* DATA SECTION:
··········

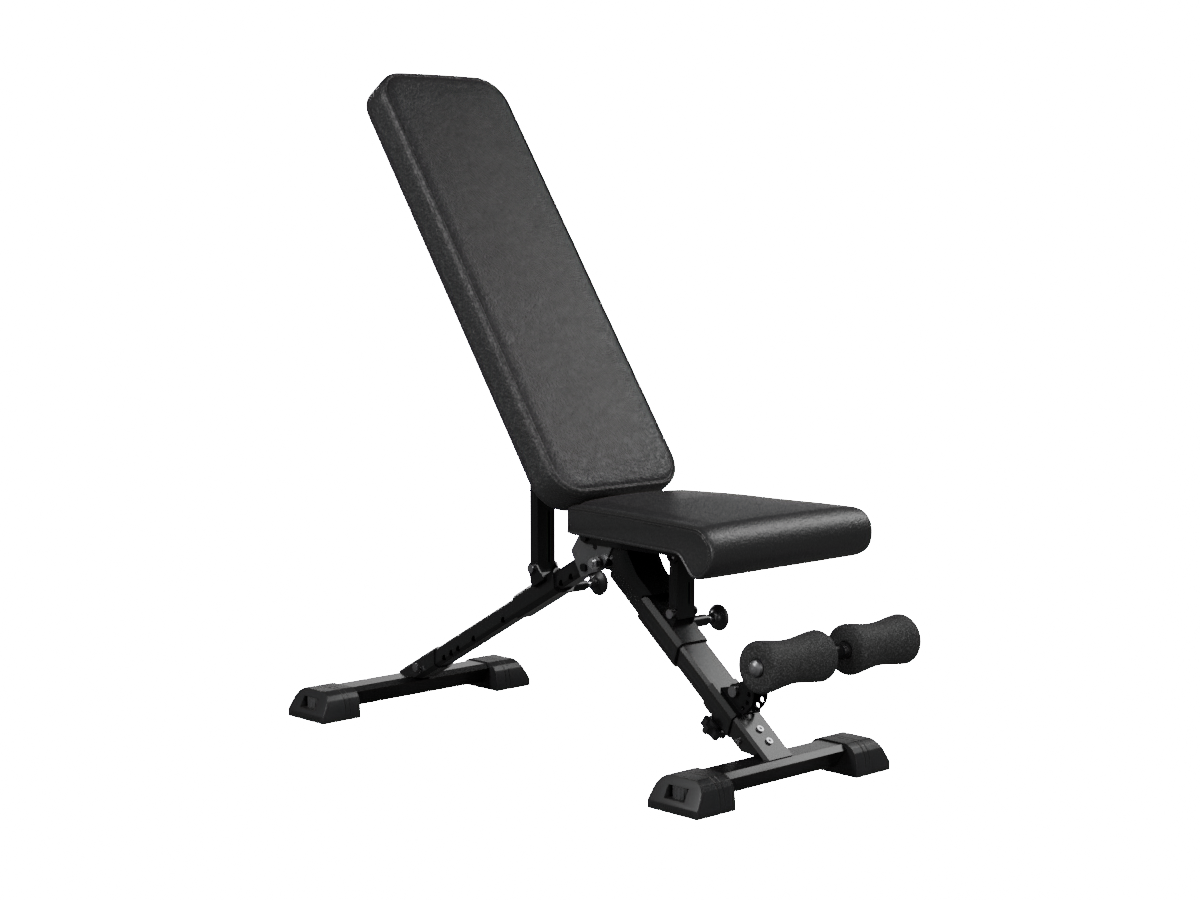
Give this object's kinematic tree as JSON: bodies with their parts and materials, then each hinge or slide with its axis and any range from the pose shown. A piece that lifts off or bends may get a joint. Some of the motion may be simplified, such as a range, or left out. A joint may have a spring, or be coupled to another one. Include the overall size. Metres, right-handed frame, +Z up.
{
  "type": "adjustable weight bench",
  "caption": "Folding weight bench with a padded seat and backrest, each propped by a strut on a locking sleeve, and a foam leg roller on an adjustable arm.",
  "frame": {"origin": "centre of the bounding box in X and Y, on the floor under the feet", "axes": "+Z up, -Y the end with the leg roller, +X the left of a person sitting on the bench and facing -Y"},
  "size_m": [0.485, 1.0976, 1.1363],
  "materials": {
    "frame_coat": "gloss",
    "hub_coat": "satin",
    "bright_steel": "brushed",
    "dark_fastener": "satin",
    "steel_fastener": "satin",
    "black_plastic": "matte",
    "grey_plastic": "matte",
    "upholstery": "satin grained",
    "roller_foam": "matte foam",
    "board": "matte"
  },
  "bodies": {
    "front_frame": {"front_foot_tube": "frame_coat", "front_cap_right": "black_plastic", "front_cap_left": "black_plastic", "front_post": "frame_coat", "front_post_screws": "steel_fastener", "front_post_gusset": "frame_coat", "hub_plate_right": "hub_coat", "hub_plate_left": "hub_coat", "main_pivot_bolt": "bright_steel", "main_pivot_spacers": "black_plastic", "backrest_pivot_rod": "dark_fastener", "hub_stub_bolts": "dark_fastener"},
    "front_wheel_right": {"front_wheel_right": "grey_plastic"},
    "front_wheel_left": {"front_wheel_left": "grey_plastic"},
    "rear_wheel_right": {"rear_wheel_right": "grey_plastic"},
    "rear_wheel_left": {"rear_wheel_left": "grey_plastic"},
    "seat_slider": {"seat_sleeve": "frame_coat", "seat_sleeve_liners": "black_plastic", "seat_pin_housing": "frame_coat", "seat_pin_spring": "bright_steel", "seat_prop_bolt": "steel_fastener"},
    "seat_lock": {"seat_pin": "bright_steel", "seat_pin_knob": "black_plastic"},
    "seat_prop": {"seat_prop": "frame_coat", "seat_prop_top_pin": "bright_steel"},
    "seat": {"seat_rail_right": "frame_coat", "seat_rail_left": "frame_coat", "seat_cross_plates": "frame_coat", "seat_board": "board", "seat_cushion": "upholstery"},
    "roller_carriage": {"roller_collar": "frame_coat", "roller_arm_bolt": "steel_fastener"},
    "clamp": {"clamp_knob": "black_plastic"},
    "roller_arm": {"roller_arm": "frame_coat", "roller_axle": "bright_steel", "roller_cores": "black_plastic"},
    "roller_right": {"roller_foam_right": "roller_foam"},
    "roller_left": {"roller_foam_left": "roller_foam"},
    "rear_leg": {"rear_foot_tube": "frame_coat", "rear_cap_right": "black_plastic", "rear_cap_left": "black_plastic", "rear_post": "frame_coat", "rear_post_yoke": "frame_coat", "rear_socket_bolt": "steel_fastener"},
    "rear_slider": {"rear_sleeve": "frame_coat", "rear_sleeve_liners": "black_plastic", "rear_pin_housing": "frame_coat", "rear_pin_spring": "bright_steel", "strut_bolt": "steel_fastener"},
    "rear_lock": {"rear_pin": "bright_steel", "rear_pin_knob": "black_plastic"},
    "strut": {"backrest_strut": "frame_coat", "strut_top_pin": "bright_steel"},
    "backrest": {"back_rail_right": "frame_coat", "back_rail_left": "frame_coat", "back_hinge_plates": "frame_coat", "back_cross_plates": "frame_coat", "back_board": "board", "back_cushion": "upholstery", "pad_screws": "bright_steel"}
  },
  "joints": [
    {"name": "recline", "type": "hinge", "parent": "front_frame", "child": "backrest", "pos_m": [0, -0.0295, 0.3432], "axis": [1, 0, 0], "range_deg": [-50, 8]},
    {"name": "rear_sleeve_slide", "type": "slide", "parent": "rear_leg", "child": "rear_slider", "axis": [0, 0.8756, -0.4831], "range_m": [-0.03796, 0.23724]},
    {"name": "strut_swing", "type": "hinge", "parent": "rear_slider", "child": "strut", "pos_m": [0, 0.1394, 0.2869], "axis": [1, 0, 0], "range_deg": [-7.46, 46.1]},
    {"name": "seat_tilt", "type": "hinge", "parent": "front_frame", "child": "seat", "pos_m": [0, -0.01, 0.358], "axis": [1, 0, 0], "range_deg": [0, 12]},
    {"name": "seat_sleeve_slide", "type": "slide", "parent": "front_frame", "child": "seat_slider", "axis": [0, -0.7725, -0.635], "range_m": [0, 0.04444]},
    {"name": "prop_swing", "type": "hinge", "parent": "seat_slider", "child": "seat_prop", "pos_m": [0, -0.19354, 0.2512], "axis": [1, 0, 0], "range_deg": [-27.22, 0]},
    {"name": "leg_fold", "type": "hinge", "parent": "front_frame", "child": "rear_leg", "pos_m": [0, -0.04, 0.3185], "axis": [1, 0, 0], "range_deg": [-82, 0]},
    {"name": "arm_swing", "type": "hinge", "parent": "roller_carriage", "child": "roller_arm", "pos_m": [0, -0.32646, 0.14518], "axis": [1, 0, 0], "range_deg": [0, 53]},
    {"name": "collar_slide", "type": "slide", "parent": "front_frame", "child": "roller_carriage", "axis": [0, 0.7725, 0.635], "range_m": [-0.015, 0.03]},
    {"name": "clamp_turn", "type": "hinge", "parent": "roller_carriage", "child": "clamp", "pos_m": [0, -0.29443, 0.10937], "axis": [0, 0.635, -0.7725], "continuous": true},
    {"name": "roller_right_spin", "type": "hinge", "parent": "roller_arm", "child": "roller_right", "pos_m": [-0.1, -0.50907, 0.22917], "axis": [1, 0, 0], "continuous": true},
    {"name": "roller_left_spin", "type": "hinge", "parent": "roller_arm", "child": "roller_left", "pos_m": [0.1, -0.50907, 0.22917], "axis": [1, 0, 0], "continuous": true},
    {"name": "seat_pin_pull", "type": "slide", "parent": "seat_slider", "child": "seat_lock", "axis": [1, 0, 0], "range_m": [0, 0.008], "stiffness_N_per_m": 900, "springref_m": -0.008},
    {"name": "rear_pin_pull", "type": "slide", "parent": "rear_slider", "child": "rear_lock", "axis": [1, 0, 0], "range_m": [0, 0.008], "stiffness_N_per_m": 900, "springref_m": -0.008},
    {"name": "front_wheel_right_turn", "type": "hinge", "parent": "front_frame", "child": "front_wheel_right", "pos_m": [-0.1925, -0.391, 0.02], "axis": [0, 0, 1], "continuous": true},
    {"name": "front_wheel_left_turn", "type": "hinge", "parent": "front_frame", "child": "front_wheel_left", "pos_m": [0.1925, -0.391, 0.02], "axis": [0, 0, 1], "continuous": true},
    {"name": "rear_wheel_right_turn", "type": "hinge", "parent": "rear_leg", "child": "rear_wheel_right", "pos_m": [-0.2125, 0.497, 0.02], "axis": [0, 0, 1], "continuous": true},
    {"name": "rear_wheel_left_turn", "type": "hinge", "parent": "rear_leg", "child": "rear_wheel_left", "pos_m": [0.2125, 0.497, 0.02], "axis": [0, 0, 1], "continuous": true}
  ],
  "couplings": [
    {"joint": "rear_sleeve_slide", "follows": "recline", "m_per_rad": -0.27158},
    {"joint": "strut_swing", "follows": "recline", "ratio": -0.92},
    {"joint": "seat_sleeve_slide", "follows": "seat_tilt", "m_per_rad": 0.21199},
    {"joint": "prop_swing", "follows": "seat_tilt", "ratio": -2.26}
  ]
}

··········

* WORK REQUIRED: Show each line of the data that contains the string "bodies".

* TASK RESPONSE:
Give this object's kinematic tree as JSON: bodies with their parts and materials, then each hinge or slide with its axis and any range from the pose shown. A piece that lifts off or bends may get a joint. Some of the motion may be simplified, such as a range, or left out. A joint may have a spring, or be coupled to another one. Include the overall size. Metres, right-handed frame, +Z up.
  "bodies": {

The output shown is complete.